A story you're the hero of

I don’t need this kind of drama. (British Library)

Really good things are happening in my life.

A lot of the dreams I've had for a long time are coming true.

How on earth do I write about that? Who cares about that?

According to Donald Miller's Storybrand framework, people want stories in which they can put themselves in the role of hero. If I talk about the good things that are happening, I might just sound like I'm bragging and making myself the hero. And I don't blame you if you don't want to read that.

That's one of the problems with social media, isn't it? People write about all the great things that are going on, and maybe we're happy for them because we know them, but we're also suspicious about why they are telling us. It's as though centuries of social rules have been supplanted by a new humblebrag culture in which sincerity is just another tactic.

On the other hand, a relatively safe and well-established context for telling you about how well I’m doing is to make it part of a narrative in which I once suffered just like you and now look at how amazing things are. But that's a sales pitch, and I'm not making a sales pitch.

It's too pat an explanation for how life turns out, anyway. Another thing Donald Miller talks about in his book (which I hated reading but have a grudging respect for) is how nobody wants to read a story in which a person looked in the mirror and decided to change their life. We don't buy it. There's only a story when there is a reason for that change—a disruptive event or a dramatic conflict.

In real life, however, we can rarely point to one single thing that changed our trajectory. We are constantly seeking, learning, and changing in little ways, bouncing off of the flippers and bumpers of the pinball game of life. Then, a decade later, we look back and realize that we transformed without knowing it.

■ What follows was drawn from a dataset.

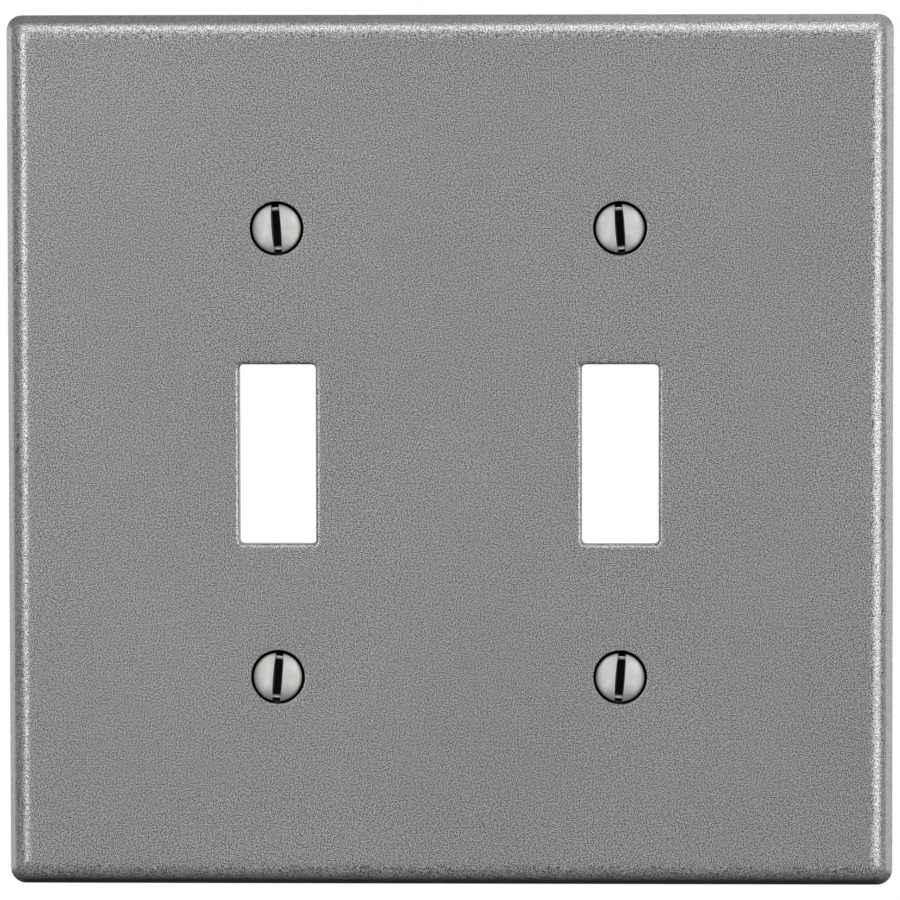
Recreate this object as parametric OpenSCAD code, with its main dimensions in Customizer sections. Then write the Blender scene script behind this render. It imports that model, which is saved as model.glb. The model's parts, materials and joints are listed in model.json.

That's my story, and it's a boring one. The only thing useful that I have to say about my own transformation and the changes in my life is that it wasn't a dramatic hero's journey that would make a great movie. It was gradual and incremental. I had a vision in mind that I kept coming back to, and eventually, reality started to match that vision.

So I guess there's a narrative for you to place yourself in after all, even if you don’t follow my exact path: a story in which you are becoming, day by day, the person you want to be, as long as you just keep going in the direction of your vision. It's already happening, isn't it?

I've tended to resist big goals and life plans. Ten years ago, that may have seemed foolish. Now, it's working out. Or is it just that I'm looking for the evidence that it's working out? I'm not sure there's a difference at this point.

I could absolutely tell a story in which I'm a loser who has messed everything up, but the fun part is that I messed everything up and it still worked out. It must have—I'm here, and everything is as it should be. This must be the way should be, because that's the way it is.

And what about you? Are you where you want to be? Or at least, are you where you once wanted to be, even if you have now set your sights elsewhere? Can you look back and appreciate how far you've come and what you've gained? What is the story that, whether accidentally or on purpose, you became the hero of? I hope you can find a way to celebrate what you have and who you are—and to help someone else to do the same.